Opinión

Vivimos en el mejor país del mundo

Como un eslogan turístico salido de la campaña de la Costa del Sol en la época de Fraga Iribarne. Como un viejo exprimiendo un limón seco, a la manera de Panero. Tan hueco como el agujero de un donut. El presidente ha conseguido que de los árboles crezcan manjares para los niños de Ayuso y que esta lluvia que acaricia las calores sea maná para los sentidos. No consiguió respiradores, ni mascarillas, ni test, pero eso a quién le importa, que cantaría el ministro de Interior, cuando ya se arrugan las toallas para que quepan en la parcela que nos regalará el Gobierno. Los muertos que aún tiemblan de miedo en sus tumbas fallecieron en el mejor país del mundo, lo que debe otorgar un pasaporte inmunológico a la eternidad. Sánchez se reía, casi lisérgico como el puto lobo de Wall Street. Nos vende acciones caducadas con la desvergüenza de un broker hambriento de gloria.

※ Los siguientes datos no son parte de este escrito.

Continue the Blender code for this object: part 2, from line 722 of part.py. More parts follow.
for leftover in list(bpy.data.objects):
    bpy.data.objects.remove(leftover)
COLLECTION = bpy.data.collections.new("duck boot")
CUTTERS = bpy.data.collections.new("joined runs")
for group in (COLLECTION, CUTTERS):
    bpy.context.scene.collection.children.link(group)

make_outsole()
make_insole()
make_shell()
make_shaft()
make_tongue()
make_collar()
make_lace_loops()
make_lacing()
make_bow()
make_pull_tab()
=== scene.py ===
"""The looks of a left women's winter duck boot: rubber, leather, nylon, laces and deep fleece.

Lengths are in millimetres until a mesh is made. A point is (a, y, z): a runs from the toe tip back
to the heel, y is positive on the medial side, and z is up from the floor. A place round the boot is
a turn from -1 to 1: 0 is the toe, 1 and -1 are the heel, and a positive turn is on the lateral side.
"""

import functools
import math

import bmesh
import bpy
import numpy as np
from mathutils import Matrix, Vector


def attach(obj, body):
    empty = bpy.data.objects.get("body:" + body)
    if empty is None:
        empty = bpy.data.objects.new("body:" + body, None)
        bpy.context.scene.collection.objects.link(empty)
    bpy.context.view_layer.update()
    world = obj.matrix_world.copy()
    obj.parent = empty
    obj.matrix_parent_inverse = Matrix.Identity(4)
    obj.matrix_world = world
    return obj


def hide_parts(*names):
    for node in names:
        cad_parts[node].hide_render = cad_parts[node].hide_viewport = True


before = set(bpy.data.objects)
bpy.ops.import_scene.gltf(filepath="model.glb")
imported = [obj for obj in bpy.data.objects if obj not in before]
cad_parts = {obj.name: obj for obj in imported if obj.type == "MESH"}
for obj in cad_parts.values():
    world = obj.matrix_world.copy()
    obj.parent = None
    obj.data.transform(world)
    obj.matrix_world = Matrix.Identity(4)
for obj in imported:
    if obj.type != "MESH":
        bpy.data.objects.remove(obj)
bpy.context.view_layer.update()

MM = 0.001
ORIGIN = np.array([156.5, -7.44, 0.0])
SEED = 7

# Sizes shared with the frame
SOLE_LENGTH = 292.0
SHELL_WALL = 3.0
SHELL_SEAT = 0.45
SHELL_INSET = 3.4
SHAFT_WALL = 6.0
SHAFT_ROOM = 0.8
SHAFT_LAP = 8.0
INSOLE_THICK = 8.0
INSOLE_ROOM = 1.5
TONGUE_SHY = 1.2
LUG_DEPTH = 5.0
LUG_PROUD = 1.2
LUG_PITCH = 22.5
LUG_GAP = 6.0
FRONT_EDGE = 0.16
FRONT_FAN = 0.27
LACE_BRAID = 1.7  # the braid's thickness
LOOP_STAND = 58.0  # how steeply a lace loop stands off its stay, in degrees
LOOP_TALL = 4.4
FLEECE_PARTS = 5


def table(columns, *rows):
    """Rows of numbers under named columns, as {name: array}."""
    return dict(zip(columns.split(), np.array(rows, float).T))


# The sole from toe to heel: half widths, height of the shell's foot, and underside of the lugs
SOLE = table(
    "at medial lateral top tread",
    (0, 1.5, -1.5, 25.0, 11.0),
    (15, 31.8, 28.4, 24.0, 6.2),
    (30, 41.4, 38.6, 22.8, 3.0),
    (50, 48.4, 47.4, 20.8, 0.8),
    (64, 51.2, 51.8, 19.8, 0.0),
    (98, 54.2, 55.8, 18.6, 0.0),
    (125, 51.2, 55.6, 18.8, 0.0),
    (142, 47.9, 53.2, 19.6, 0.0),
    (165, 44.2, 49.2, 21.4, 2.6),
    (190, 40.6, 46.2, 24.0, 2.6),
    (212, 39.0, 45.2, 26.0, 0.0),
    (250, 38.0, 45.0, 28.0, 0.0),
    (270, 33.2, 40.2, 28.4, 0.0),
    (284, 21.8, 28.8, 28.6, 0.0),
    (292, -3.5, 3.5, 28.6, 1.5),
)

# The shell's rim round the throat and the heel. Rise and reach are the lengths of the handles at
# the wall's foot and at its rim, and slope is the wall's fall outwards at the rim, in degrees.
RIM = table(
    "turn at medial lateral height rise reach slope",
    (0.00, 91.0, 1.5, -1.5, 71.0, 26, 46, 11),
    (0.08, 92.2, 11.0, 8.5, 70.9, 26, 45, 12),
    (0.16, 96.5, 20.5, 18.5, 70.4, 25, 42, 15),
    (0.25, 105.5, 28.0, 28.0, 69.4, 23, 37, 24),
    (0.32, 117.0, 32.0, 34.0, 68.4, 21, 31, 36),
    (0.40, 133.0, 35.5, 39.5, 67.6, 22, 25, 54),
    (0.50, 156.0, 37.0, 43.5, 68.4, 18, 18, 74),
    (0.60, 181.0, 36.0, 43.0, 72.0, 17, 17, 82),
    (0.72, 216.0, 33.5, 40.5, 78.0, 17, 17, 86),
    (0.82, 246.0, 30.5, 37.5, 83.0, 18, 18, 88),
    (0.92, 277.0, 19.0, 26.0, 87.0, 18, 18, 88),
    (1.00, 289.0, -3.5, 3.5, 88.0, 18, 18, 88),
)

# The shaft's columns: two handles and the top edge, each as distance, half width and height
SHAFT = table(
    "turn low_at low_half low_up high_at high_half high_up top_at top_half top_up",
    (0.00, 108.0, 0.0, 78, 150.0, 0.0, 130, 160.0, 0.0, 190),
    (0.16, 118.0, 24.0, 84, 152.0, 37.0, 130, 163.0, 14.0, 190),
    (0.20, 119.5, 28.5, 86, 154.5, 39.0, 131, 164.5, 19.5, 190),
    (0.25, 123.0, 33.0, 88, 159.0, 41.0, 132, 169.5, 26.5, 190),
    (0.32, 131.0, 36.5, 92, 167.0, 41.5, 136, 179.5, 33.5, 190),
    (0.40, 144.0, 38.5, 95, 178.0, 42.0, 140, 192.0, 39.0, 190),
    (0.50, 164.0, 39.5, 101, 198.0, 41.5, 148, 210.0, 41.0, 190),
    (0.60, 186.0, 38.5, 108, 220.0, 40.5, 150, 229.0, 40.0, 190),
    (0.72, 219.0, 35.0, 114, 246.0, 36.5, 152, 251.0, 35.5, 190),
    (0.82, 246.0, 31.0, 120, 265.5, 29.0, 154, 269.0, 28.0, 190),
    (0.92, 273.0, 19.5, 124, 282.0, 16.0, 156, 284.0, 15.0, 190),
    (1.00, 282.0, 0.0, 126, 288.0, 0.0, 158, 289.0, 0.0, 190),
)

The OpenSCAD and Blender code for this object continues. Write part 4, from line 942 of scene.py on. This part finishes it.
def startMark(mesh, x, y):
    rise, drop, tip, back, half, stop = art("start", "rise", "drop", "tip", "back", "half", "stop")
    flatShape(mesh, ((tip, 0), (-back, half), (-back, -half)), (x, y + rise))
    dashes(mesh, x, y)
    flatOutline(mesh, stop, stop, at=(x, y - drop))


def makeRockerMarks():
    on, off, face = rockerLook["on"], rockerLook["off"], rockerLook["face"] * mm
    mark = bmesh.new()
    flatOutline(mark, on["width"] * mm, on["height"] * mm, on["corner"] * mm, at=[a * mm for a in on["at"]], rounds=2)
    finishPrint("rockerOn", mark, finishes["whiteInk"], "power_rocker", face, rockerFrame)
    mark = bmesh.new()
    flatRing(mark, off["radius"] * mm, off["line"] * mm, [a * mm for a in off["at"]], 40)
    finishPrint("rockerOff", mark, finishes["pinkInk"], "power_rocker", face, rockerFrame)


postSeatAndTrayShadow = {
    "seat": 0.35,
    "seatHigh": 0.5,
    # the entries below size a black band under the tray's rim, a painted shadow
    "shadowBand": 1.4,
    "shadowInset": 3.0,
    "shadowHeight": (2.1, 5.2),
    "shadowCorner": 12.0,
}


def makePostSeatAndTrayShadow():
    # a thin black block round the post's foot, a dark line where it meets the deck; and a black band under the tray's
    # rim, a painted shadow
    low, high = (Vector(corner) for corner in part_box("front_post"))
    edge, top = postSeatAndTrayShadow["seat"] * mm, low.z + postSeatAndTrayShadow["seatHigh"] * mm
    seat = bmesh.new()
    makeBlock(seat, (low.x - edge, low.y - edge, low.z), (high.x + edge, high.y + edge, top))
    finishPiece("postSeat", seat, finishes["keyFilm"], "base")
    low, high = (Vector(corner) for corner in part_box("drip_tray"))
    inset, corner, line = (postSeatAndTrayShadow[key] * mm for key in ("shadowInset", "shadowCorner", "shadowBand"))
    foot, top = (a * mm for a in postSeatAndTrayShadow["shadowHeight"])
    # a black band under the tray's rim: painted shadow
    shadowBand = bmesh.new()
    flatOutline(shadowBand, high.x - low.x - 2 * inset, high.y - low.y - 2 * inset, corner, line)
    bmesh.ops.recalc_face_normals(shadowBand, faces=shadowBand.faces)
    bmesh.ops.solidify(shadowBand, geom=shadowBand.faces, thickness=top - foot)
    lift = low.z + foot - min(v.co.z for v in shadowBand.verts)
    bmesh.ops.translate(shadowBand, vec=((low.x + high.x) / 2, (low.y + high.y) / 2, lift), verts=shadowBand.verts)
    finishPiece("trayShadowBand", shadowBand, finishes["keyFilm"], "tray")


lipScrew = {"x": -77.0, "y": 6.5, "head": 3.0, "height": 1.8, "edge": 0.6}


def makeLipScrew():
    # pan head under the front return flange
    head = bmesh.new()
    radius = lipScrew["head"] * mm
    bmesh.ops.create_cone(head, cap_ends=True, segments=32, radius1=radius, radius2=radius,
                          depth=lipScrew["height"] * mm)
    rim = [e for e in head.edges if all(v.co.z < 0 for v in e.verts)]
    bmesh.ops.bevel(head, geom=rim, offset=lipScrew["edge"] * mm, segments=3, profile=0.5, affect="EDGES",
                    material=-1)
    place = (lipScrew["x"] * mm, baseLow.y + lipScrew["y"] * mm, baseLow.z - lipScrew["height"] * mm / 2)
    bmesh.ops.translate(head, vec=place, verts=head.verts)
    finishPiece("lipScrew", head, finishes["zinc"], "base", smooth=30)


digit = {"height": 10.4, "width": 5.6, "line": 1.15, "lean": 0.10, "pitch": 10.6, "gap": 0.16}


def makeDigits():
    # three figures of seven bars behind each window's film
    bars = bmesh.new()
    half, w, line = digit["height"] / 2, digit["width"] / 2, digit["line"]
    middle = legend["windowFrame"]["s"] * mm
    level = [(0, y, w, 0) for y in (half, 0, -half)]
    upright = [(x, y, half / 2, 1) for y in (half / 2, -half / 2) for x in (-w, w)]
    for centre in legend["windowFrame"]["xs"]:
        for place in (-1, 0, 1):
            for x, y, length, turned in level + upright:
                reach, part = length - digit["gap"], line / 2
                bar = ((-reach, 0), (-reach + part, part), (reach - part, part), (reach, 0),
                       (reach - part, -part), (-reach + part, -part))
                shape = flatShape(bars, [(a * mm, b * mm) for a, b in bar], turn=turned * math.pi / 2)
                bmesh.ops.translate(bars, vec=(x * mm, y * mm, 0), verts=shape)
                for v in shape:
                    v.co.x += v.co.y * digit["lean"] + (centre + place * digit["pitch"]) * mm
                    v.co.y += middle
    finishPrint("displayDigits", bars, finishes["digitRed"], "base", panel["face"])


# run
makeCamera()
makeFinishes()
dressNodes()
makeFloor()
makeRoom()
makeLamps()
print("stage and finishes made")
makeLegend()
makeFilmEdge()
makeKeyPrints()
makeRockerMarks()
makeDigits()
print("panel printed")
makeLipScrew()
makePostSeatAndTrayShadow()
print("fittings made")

España es el mejor país del mundo. Una frase para comenzar la negociación con ERC. Que apunte el relator. Borren las cifras de metirijillas de Simón, los epítetos bocachanclas del vicepresidente segundo y hasta el número cabaretero, espléndida actuación, cuando supe toda la verdad, señoría, ya era tarde para echar atrás, de Marlaska, el juez estrella convertido en juguete roto de este festival de Eurovisión, cero muertos en varios días, al que solo le faltan las plumas de pavo real de María Jiménez, la mujer que vivió para contarlo, no los 44.000 que dice el Ine. Ay, no puede construirse un relato épico con la estadística que siempre viene a joder el romance de valentía. Los números del paro, por ejemplo. Si no interesan los difuntos, para qué preocuparse de los desempleados que tienen la suerte de acudir a un banco de alimentos o, a unas malas, de cobrar el ingreso mínimo vital. Y tan vital. Hay que tener ganas de quejarse cuando todo son brotes verdes. Miénteme. Dime que me has esperado durante todos estos años, Johnny. Olvida los aplausos y pon en cuarentena las cacerolas. Hasta hace poco, España era una unidad de destino en el mamarracho, pero hoy se levanta fuerte aunque sin bandera. La culpa, al cabo, de este vodevil, la tienen los otros. Usted o su vecino. Dejamos que nos susurren al oído mientras circulan los coches fúnebres. Tanto optimismo macabro nos distrae de la muerte y de lo que hemos descubierto de nosotros.